[Directions for this task]
Everything from the line that contains "Reconstruct the object" through the last line of the listing must be copied exactly, with both of those lines included and no others.

■ ■ ■ ■ ■ ■ ■

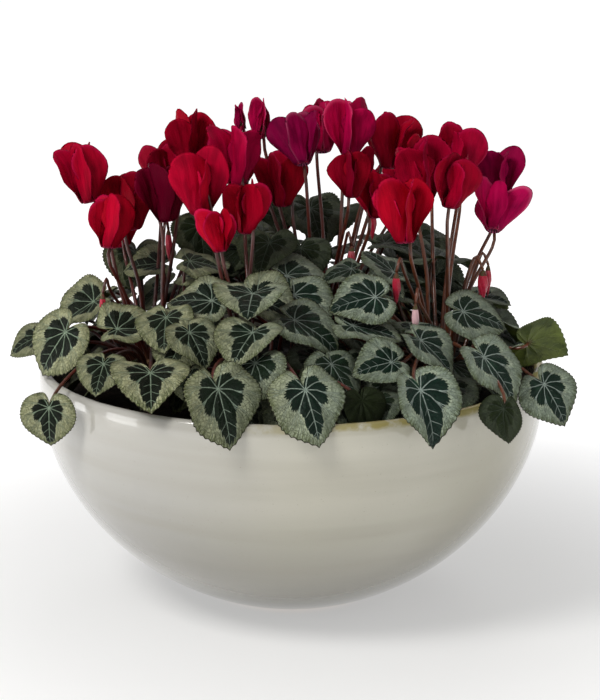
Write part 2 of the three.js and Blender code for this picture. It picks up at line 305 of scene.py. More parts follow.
# The leaves that the frame holds: tuber, the point where the stalk meets the blade, the length to the tip,
# the way the tip points in plan, how far it droops, how far the blade rolls about its midrib (degrees), and
# how much painted shade darkens it.
LEAVES = [
    Leaf("left", (-158, -15, 168), 23, 188, 18, -25, 0.15),
    Leaf("left", (-141, -105, 147), 24, -100, 78, 0, 0),
    Leaf("left", (-136, -58, 181), 32, -168, 50, -38, 0),
    Leaf("left", (-123, -20, 191), 30, -175, 25, -25, 0.1),
    Leaf("left", (-103, -76, 187), 30, 15, -4, 22, 0.05),
    Leaf("left", (-80, -125, 173), 32, -85, 18, 0, 0),
    Leaf("left", (-86, 40, 203), 27, 170, 0, -25, 0.2),
    Leaf("left", (-118, 78, 176), 32, 146, 30, 0, 0.4),
    Leaf("left", (-66, 128, 172), 32, 116, 38, 0, 0.5),
    Leaf("front", (-47, -75, 204), 31, 165, -3, -28, 0.05),
    Leaf("front", (-20, -63, 203), 31, -5, 22, 28, 0.1),
    Leaf("front", (-22, -110, 193), 30, -118, 20, 0, 0.1),
    Leaf("front", (-40, -163, 174), 36, -42, 66, 8, 0.15),
    Leaf("front", (8, -161, 173), 34, -50, 60, 8, 0),
    Leaf("front", (-3, -12, 206), 33, -10, 10, 25, 0.25),
    Leaf("back", (5, 144, 172), 33, 88, 40, 0, 0.5),
    Leaf("back", (24, 96, 202), 33, 80, 12, 0, 0.75),
    Leaf("right", (50, -60, 203), 30, -165, 4, -34, 0.05),
    Leaf("right", (58, -108, 175), 25, -165, 5, -34, 0.1),
    Leaf("right", (72, -151, 170), 34, -42, 58, 6, 0),
    Leaf("right", (112, -100, 176), 35, -25, 40, 10, 0.1),
    Leaf("right", (150, -82, 155), 29, -28, 50, 30, 0.1),
    Leaf("right", (145, -40, 170), 28, 22, 12, -60, 0),
    Leaf("right", (105, -38, 189), 31, 0, 12, 30, 0.25),
    Leaf("right", (122, 76, 174), 32, 32, 34, 0, 0.4),
    Leaf("right", (72, 126, 172), 33, 62, 38, 0, 0.5),
]

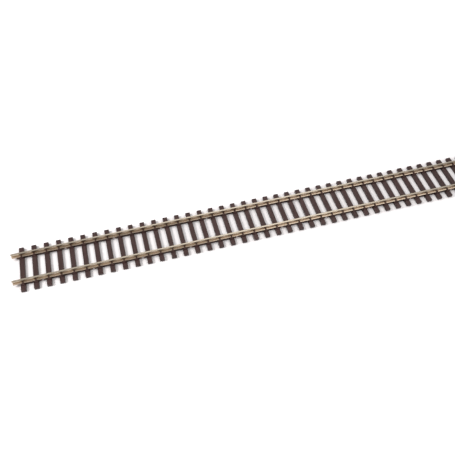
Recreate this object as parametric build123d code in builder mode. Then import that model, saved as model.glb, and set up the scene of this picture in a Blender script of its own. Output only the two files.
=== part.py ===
from build123d import *
import os

# Flexible model railway track of 16.5 mm gauge, one length as it is sold.
# Two drawn metal rails slide in the chairs of a moulded sleeper base. The base is a row of
# equal sleeper panels, and each panel hooks into the underside of the next one.
# Millimetres. The origin is on the ground in the middle of the track, X runs along the
# track, Y points to the left rail and Z is up.

# Track
gauge = 16.5  # between the inner faces of the two rail heads
rail_length = 335.0
left_overhang = 5.3  # from the rails' left ends to the first sleeper's centre
panel_count = 6
sleepers_per_panel = 8

# Rail section, with its foot standing at height 0
rail_height = 2.54
head_width = 1.0
head_side = 0.62  # height of the head's upright side
head_underside_rise = 0.13
head_radius = 0.2
web_width = 0.6
foot_width = 2.15
foot_edge = 0.28
foot_at_web = 0.5
rail_edge_radius = 0.06

# Sleeper
sleeper_pitch = 6.86
sleeper_length = 28.6
sleeper_width = 2.7
sleeper_height = 1.6
sleeper_draft = 0.05  # each side leans in by this much from the ground to the top

# Chair, measured from the sleeper's top and the rail's centre line
seat_rise = 0.06
rail_clearance = 0.03
chair_root = 0.3  # how deep a chair starts inside its sleeper
plate_length = 1.7
shoulder_rise = 0.3
shoulder_reach = 2.2
shoulder_inner_width = 1.4
shoulder_outer_width = 2.1
shoulder_bevel = 0.16
clip_width = 1.15
clip_tip = 0.48  # how near the lip comes to the rail's centre line
clip_tip_height = 0.95
clip_shoulder_height = 0.78
clip_thickness = 0.5

# Links under the rails, which hold the sleepers together
link_width = 1.9
link_height = 0.95
slot_width = 1.1
slot_period = 4  # each rail's links are cut once in this many bays

# Hooked joint between two panels
joint_clearance = 0.05
neck_width = 1.0
neck_length = 0.75
hook_width = 1.8
hook_length = 0.75
hook_height = 0.7

# Worked out from the dimensions above
rail_offset = (gauge + head_width) / 2
rail_base = sleeper_height + seat_rise + rail_clearance
head_base = rail_height - head_side
foot_gap_edge = foot_width / 2 + rail_clearance
bottom_width = sleeper_width + 2 * sleeper_draft
panel_length = sleepers_per_panel * sleeper_pitch
first_sleeper = left_overhang - rail_length / 2
stub_end = (sleeper_pitch - slot_width) / 2


def make_rail(side):
    """One rail: its section at the left end, extruded along the track."""
    section_plane = Plane(
        origin=(-rail_length / 2, side * rail_offset, rail_base),
        x_dir=(0, 1, 0),
        z_dir=(1, 0, 0),
    )
    with BuildPart() as rail:
        with BuildSketch(section_plane) as section:
            with BuildLine():
                Polyline(
                    (0, 0),
                    (foot_width / 2, 0),
                    (foot_width / 2, foot_edge),
                    (web_width / 2, foot_at_web),
                    (web_width / 2, head_base - head_underside_rise),
                    (head_width / 2, head_base),
                    (head_width / 2, rail_height),
                    (0, rail_height),
                )
                mirror(about=Plane.YZ)
            make_face()
            fillet(section.vertices().group_by(Axis.Y)[-1], head_radius)
            fillet(section.vertices().group_by(Axis.Y)[1], rail_edge_radius)
        extrude(amount=rail_length)
    return rail


def make_sleeper():
    """One sleeper on the ground, with mould draft on its four sides."""
    with BuildPart() as sleeper:
        with BuildSketch(Plane.XY):
            Rectangle(bottom_width, sleeper_length)
        with BuildSketch(Plane.XY.offset(sleeper_height)):
            Rectangle(sleeper_width, sleeper_length - 2 * sleeper_draft)
        loft()
    return sleeper


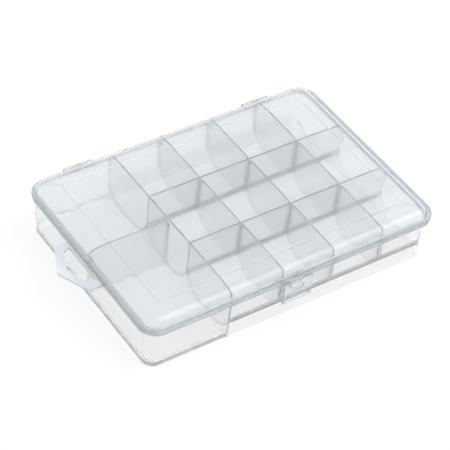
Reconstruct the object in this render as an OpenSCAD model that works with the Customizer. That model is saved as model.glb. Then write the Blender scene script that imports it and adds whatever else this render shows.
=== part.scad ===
// Hinged bead and small parts box, moulded in clear polypropylene.
// X runs along the long side, Y from the latch at the front to the hinges at the back, Z is up.
// The origin is on the surface that the box stands on, under the middle of its overall length and
// depth, which take in the hanging tab, the latch and the hinges.

/* [Box] */
// Length of the lid rim, left to right
box_w = 270; // [240:1:300]
// Depth of the walls at the parting line, with rim_reach in front of them and behind them
box_d = 188; // [165:1:210]
// Height of the tray up to the underside of its rim
tray_h = 38.6; // [34:0.2:50]
// Radius of the rim's corners in plan
corner_r = 15.5; // [13:0.5:20]
// How far the rim stands out past the front and side walls
rim_reach = 4.2; // [3.4:0.1:5]
// How far the rim stands out past the back wall, between the hinges
rim_reach_back = 1.2; // [1.1:0.1:2]

/* [Tray moulding] */
// Thickness of the outer walls
wall_t = 1.6; // [1.2:0.1:2]
// Thickness of the floor under the two large compartments
floor_t = 2; // [1.4:0.1:3]
// How much each side is set in at the bottom, so that the tray leaves its mould
draft = 1.5; // [0.5:0.1:2]
// Radius between the walls and the outside of the floor
foot_r = 1.1; // [0.5:0.1:1.1]
// Radius between the walls and the inside of the floor
floor_r = 6; // [3:0.1:8]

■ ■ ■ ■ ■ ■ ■

[Exercise result]
Reconstruct the object in this render as an OpenSCAD model that works with the Customizer. That model is saved as model.glb. Then write the Blender scene script that imports it and adds whatever else this render shows.
=== part.scad ===
// Hinged bead and small parts box, moulded in clear polypropylene.
// X runs along the long side, Y from the latch at the front to the hinges at the back, Z is up.
// The origin is on the surface that the box stands on, under the middle of its overall length and
// depth, which take in the hanging tab, the latch and the hinges.

/* [Box] */
// Length of the lid rim, left to right
box_w = 270; // [240:1:300]
// Depth of the walls at the parting line, with rim_reach in front of them and behind them
box_d = 188; // [165:1:210]
// Height of the tray up to the underside of its rim
tray_h = 38.6; // [34:0.2:50]
// Radius of the rim's corners in plan
corner_r = 15.5; // [13:0.5:20]
// How far the rim stands out past the front and side walls
rim_reach = 4.2; // [3.4:0.1:5]
// How far the rim stands out past the back wall, between the hinges
rim_reach_back = 1.2; // [1.1:0.1:2]

/* [Tray moulding] */
// Thickness of the outer walls
wall_t = 1.6; // [1.2:0.1:2]
// Thickness of the floor under the two large compartments
floor_t = 2; // [1.4:0.1:3]
// How much each side is set in at the bottom, so that the tray leaves its mould
draft = 1.5; // [0.5:0.1:2]
// Radius between the walls and the outside of the floor
foot_r = 1.1; // [0.5:0.1:1.1]
// Radius between the walls and the inside of the floor
floor_r = 6; // [3:0.1:8]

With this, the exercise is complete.